Written request »
Repeat the material exactly, every line of it.

Data shown »
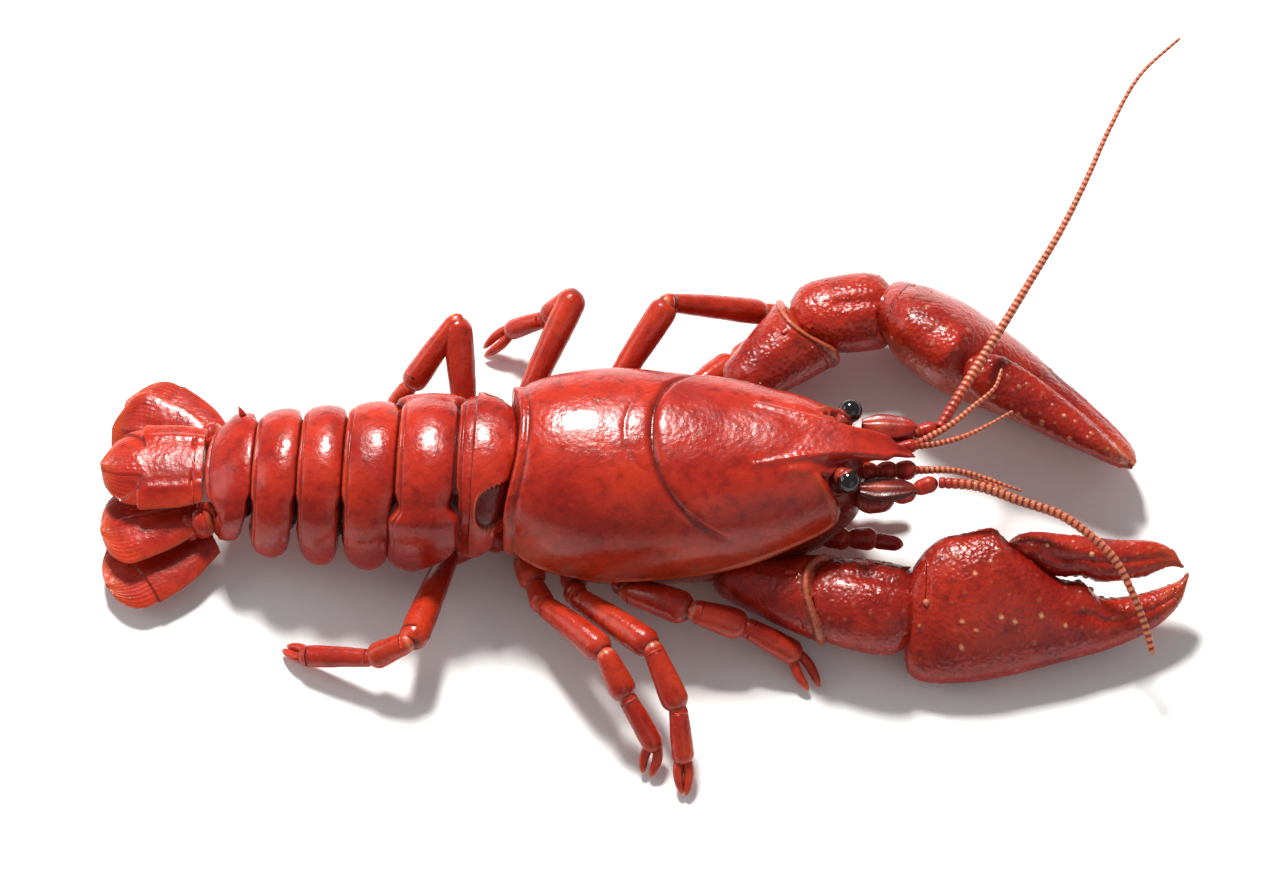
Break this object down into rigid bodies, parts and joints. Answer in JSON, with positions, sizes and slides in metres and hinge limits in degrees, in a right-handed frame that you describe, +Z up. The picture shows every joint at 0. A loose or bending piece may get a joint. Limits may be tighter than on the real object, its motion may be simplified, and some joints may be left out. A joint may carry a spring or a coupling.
{
  "type": "cooked crayfish",
  "caption": "Whole cooked crayfish lying on its belly, with raised carapace, segmented abdomen, tail fan, large claws, walking legs and long antennae.",
  "frame": {"origin": "on the surface it lies on, in the middle of the flat patch under the breast", "axes": "+X towards the head, +Y towards the animal's left side, +Z up"},
  "size_m": [0.1579, 0.1208, 0.0273],
  "materials": {
    "shell": "smooth cooked shell, satin gloss",
    "claw": "dark red granular shell with cream tubercles",
    "leg": "thin orange-red shell",
    "antenna": "ringed red whip",
    "eye": "glossy black"
  },
  "bodies": {
    "root": {"carapace": "shell", "abdomen_segment_1": "shell", "abdomen_segment_2": "shell", "abdomen_segment_3": "shell", "abdomen_segment_4": "shell", "abdomen_segment_5": "shell", "abdomen_segment_6": "shell", "telson": "shell", "uropod_inner_left": "shell", "uropod_inner_right": "shell", "uropod_outer_left": "shell", "uropod_outer_right": "shell", "tail_knuckle_left": "shell", "tail_knuckle_right": "shell", "eye_left": "eye", "eye_right": "eye", "arm_left": "claw", "arm_right": "claw", "wrist_left": "claw", "wrist_right": "claw", "claw_left": "claw", "claw_right": "claw", "claw_finger_left": "claw", "claw_finger_right": "claw", "antenna_base_left": "antenna", "antenna_base_right": "antenna", "antenna_left": "antenna", "antenna_right": "antenna", "antennule_left": "antenna", "antennule_right": "antenna", "antenna_scale_left": "antenna", "antenna_scale_right": "antenna", "mouth_limb_left": "leg", "mouth_limb_right": "leg", "leg_1_left": "leg", "leg_1_right": "leg", "leg_2_left": "leg", "leg_2_right": "leg", "leg_3_left": "leg", "leg_3_right": "leg", "leg_4_left": "leg", "leg_4_right": "leg"}
  },
  "joints": []
}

Solution to the problem »
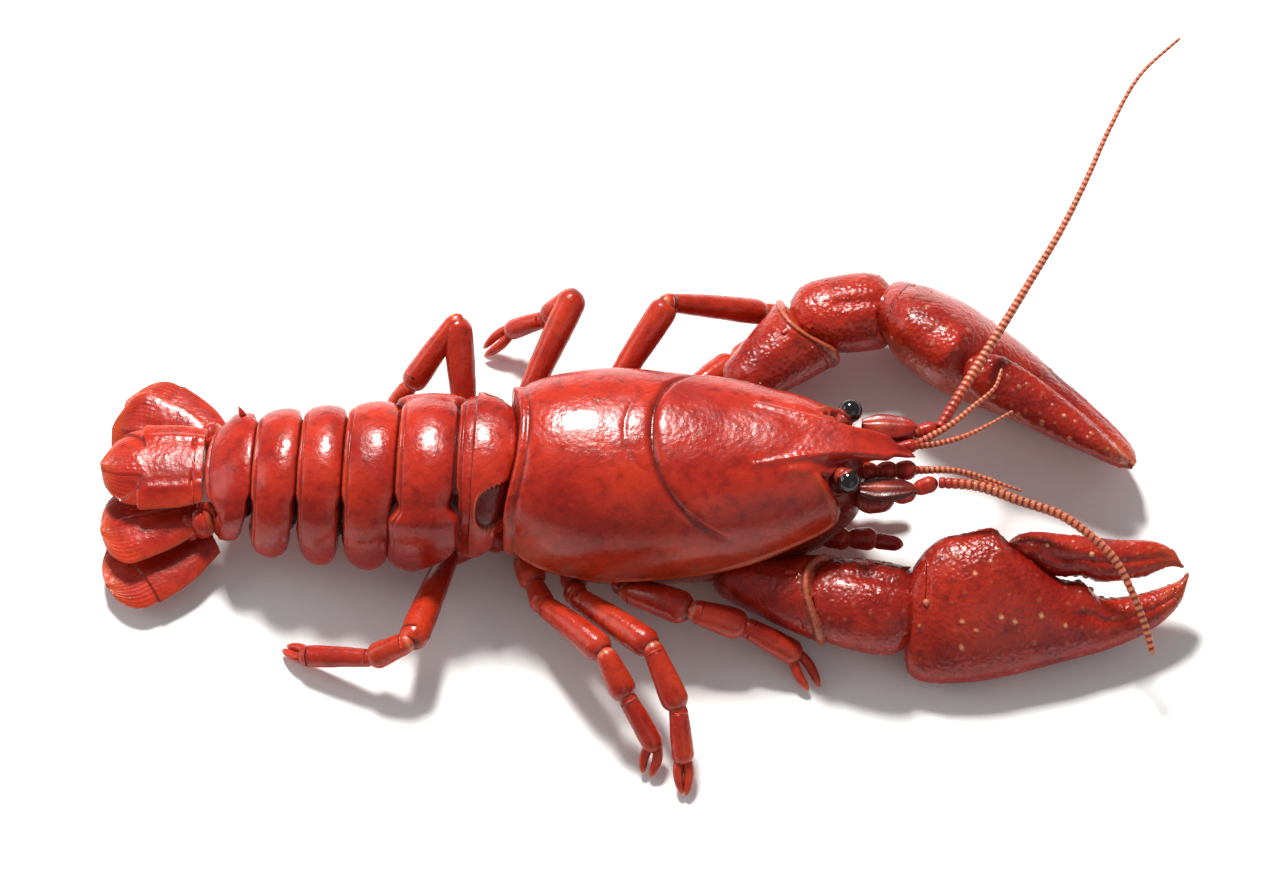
Break this object down into rigid bodies, parts and joints. Answer in JSON, with positions, sizes and slides in metres and hinge limits in degrees, in a right-handed frame that you describe, +Z up. The picture shows every joint at 0. A loose or bending piece may get a joint. Limits may be tighter than on the real object, its motion may be simplified, and some joints may be left out. A joint may carry a spring or a coupling.
{
  "type": "cooked crayfish",
  "caption": "Whole cooked crayfish lying on its belly, with raised carapace, segmented abdomen, tail fan, large claws, walking legs and long antennae.",
  "frame": {"origin": "on the surface it lies on, in the middle of the flat patch under the breast", "axes": "+X towards the head, +Y towards the animal's left side, +Z up"},
  "size_m": [0.1579, 0.1208, 0.0273],
  "materials": {
    "shell": "smooth cooked shell, satin gloss",
    "claw": "dark red granular shell with cream tubercles",
    "leg": "thin orange-red shell",
    "antenna": "ringed red whip",
    "eye": "glossy black"
  },
  "bodies": {
    "root": {"carapace": "shell", "abdomen_segment_1": "shell", "abdomen_segment_2": "shell", "abdomen_segment_3": "shell", "abdomen_segment_4": "shell", "abdomen_segment_5": "shell", "abdomen_segment_6": "shell", "telson": "shell", "uropod_inner_left": "shell", "uropod_inner_right": "shell", "uropod_outer_left": "shell", "uropod_outer_right": "shell", "tail_knuckle_left": "shell", "tail_knuckle_right": "shell", "eye_left": "eye", "eye_right": "eye", "arm_left": "claw", "arm_right": "claw", "wrist_left": "claw", "wrist_right": "claw", "claw_left": "claw", "claw_right": "claw", "claw_finger_left": "claw", "claw_finger_right": "claw", "antenna_base_left": "antenna", "antenna_base_right": "antenna", "antenna_left": "antenna", "antenna_right": "antenna", "antennule_left": "antenna", "antennule_right": "antenna", "antenna_scale_left": "antenna", "antenna_scale_right": "antenna", "mouth_limb_left": "leg", "mouth_limb_right": "leg", "leg_1_left": "leg", "leg_1_right": "leg", "leg_2_left": "leg", "leg_2_right": "leg", "leg_3_left": "leg", "leg_3_right": "leg", "leg_4_left": "leg", "leg_4_right": "leg"}
  },
  "joints": []
}